The band Les Verres Luisants ("The Shiny Glasses") was champion of France in 2007 and 2008. This band won a Palme d'Or in the 2008 festival at Condom, Gers and have long accompanied the town's rugby team.

==Facilities==

===Training===
The Collège Hélène de Fonsèque is a professional school specialising in woodworking. There are also the School of the Pays d'Aunis and the dairy college of ENILIA-ENSMIC.

===Research===
As mentioned above, near to Saint-Pierre-d'Amilly is INRA's site for bird farming, snail farming and beekeeping.

==Sport==
The town was named the Most Sporting Village in France (of fewer than 10,000 inhabitants) in 1987. The most popular sport is rugby.

===Rugby===
The Sporting Club Surgèrien was founded in 1912 and is in the Poitou-Charentes league. It is now in the French Championship, Federal Division 3. The club was champion of this division in 1997. The final took place in Graulhet against Solliès-Pont.

===Athletics===
The Surgères 48 Hour Race is an ultrarunning competition created in 1985. In 2009 it was won by Australian Martin Fryer, the 2008 world champion of 24-hour racing, and in 2008 by Ryoichi Sekiya. The 25th race, in 2010, took place from Friday 21 May to Sunday 23 May.

===Showjumping===
Showjumping in Surgères takes place every August. For the fifteenth meeting in 2008, it was one of the stages of Showjumping Grand National, with the best French showjumpers. Unfortunately the 2009 event was cancelled but it will return in 2010.

===Motorsport===
The Rallye d'Automne regularly has a show of its private collection on the Place du Château. In 2000 Yvan Muller won. He had previously trained to win the Andros Trophy which he won after a season in BTCC on British circuits.

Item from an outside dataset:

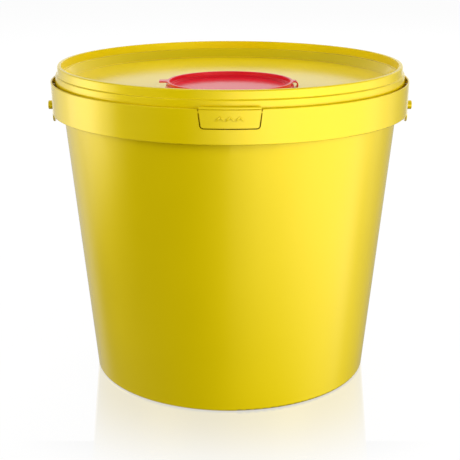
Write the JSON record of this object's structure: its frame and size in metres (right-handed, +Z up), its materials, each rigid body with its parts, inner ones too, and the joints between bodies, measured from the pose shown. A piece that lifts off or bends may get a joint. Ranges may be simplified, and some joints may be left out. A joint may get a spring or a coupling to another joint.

==International relations==
Surgères is twinned with:
- - Wipperfürth, North Rhine-Westphalia, Germany.

==Personalities==
- Ernest Bersot, moral philosopher and French journalist, was born in Surgères.
- Jean Baptiste Cacault, a brigadier-general, was born at Surgères, injured in battle at Juterbock, and died after having an arm amputated.
- Raymond Couraud, gangster and WW2 hero
- Edmond de Fonsèques, Baron of Surgères, married to Hardouine, daughter of Pierre de Laval-Montmorency
- Jacques-Charles-François de La Perrière de Roiffé (1694 - 1776), doctor.
- Hervé Michelet, French trumpeter, conductor of the Académie de Cuivres et Percussions at Surgères.
- Clément Saunier, French trumpeter, student of the Académie de Cuivres et Percussions at Surgères.